Well, the trash run never happened, and Monday morning the pizzas were still on the top of the trash heap. I was standing at the copy machine and Joel came in for his usual morning routine. He spied the pizza boxes on the top of the heap and I saw a gleam come into his eyes.
“Pizza!” he crowed, “What kind is it?”
“I think what ended up being leftover was a supreme and some pepperoni…but it’s been sitting out since last Thursday so it’s going to the dumpster as soon as I can get Sylvester to take it.”
I walked out of the room and into my office next door…I hear some scrabbling about, the microwave door opens, shuts….the microwave runs, beeps….the microwave door opens, shuts….I hear someone rustling through the plasticware and pulling out napkins too…and I looked out of my office door to see Joel proudly carrying his trophy pizza into the conference room.
He. Ate. The. Pizza. That. Had. Been. Sitting. Out. For. Five. Days.
How the man did not die from either food poisoning or choking on that rock-hard pizza is a miracle. Seriously.
Once the guys finally believed my story, one by one they started making fun of Joel. I felt kind of bad for him, because obviously no one NORMAL is going to eat gut-grenade barbeque or five-day-old pizza that has been sitting in a nasty trailer with mice, roaches, and God knows what else running all over it. Ugh, it gives me the total shivers just thinking about it. Joel was obviously blessed with a great digestive system that enables him to ingest things that would kill a normal man.

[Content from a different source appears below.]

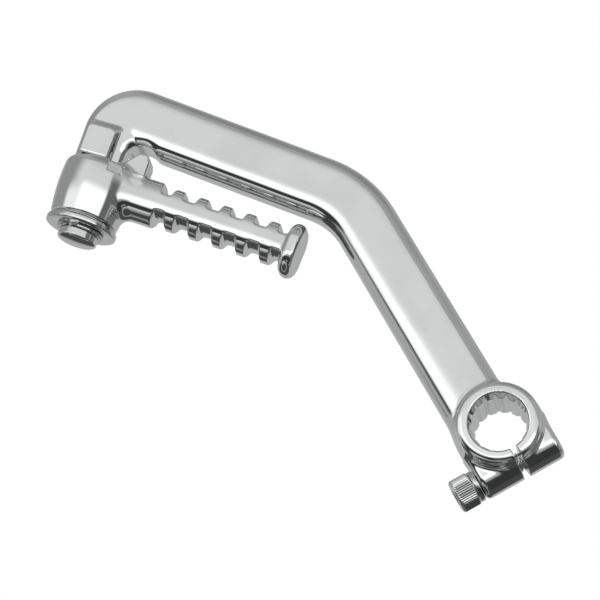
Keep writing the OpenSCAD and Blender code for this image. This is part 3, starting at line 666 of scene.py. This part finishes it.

A few weeks went by and Joel stopped coming by the trailer…I suspect he realized that his gravy train was over and we were onto his sick eating habits. Either that or he found another jobsite to forage for food.
Every now and then, I’ll be doing something in my normal routine that reminds me of something that happened to me out on the jobsite. Tonight, as I was cleaning some questionable cheesecake out of our refrigerator and disposing of some expired sour cream, only one thought kept running through my mind…
“Damn, I wish Joel was here, it’s such a shame to throw all this nasty shit away when someone could enjoy it.”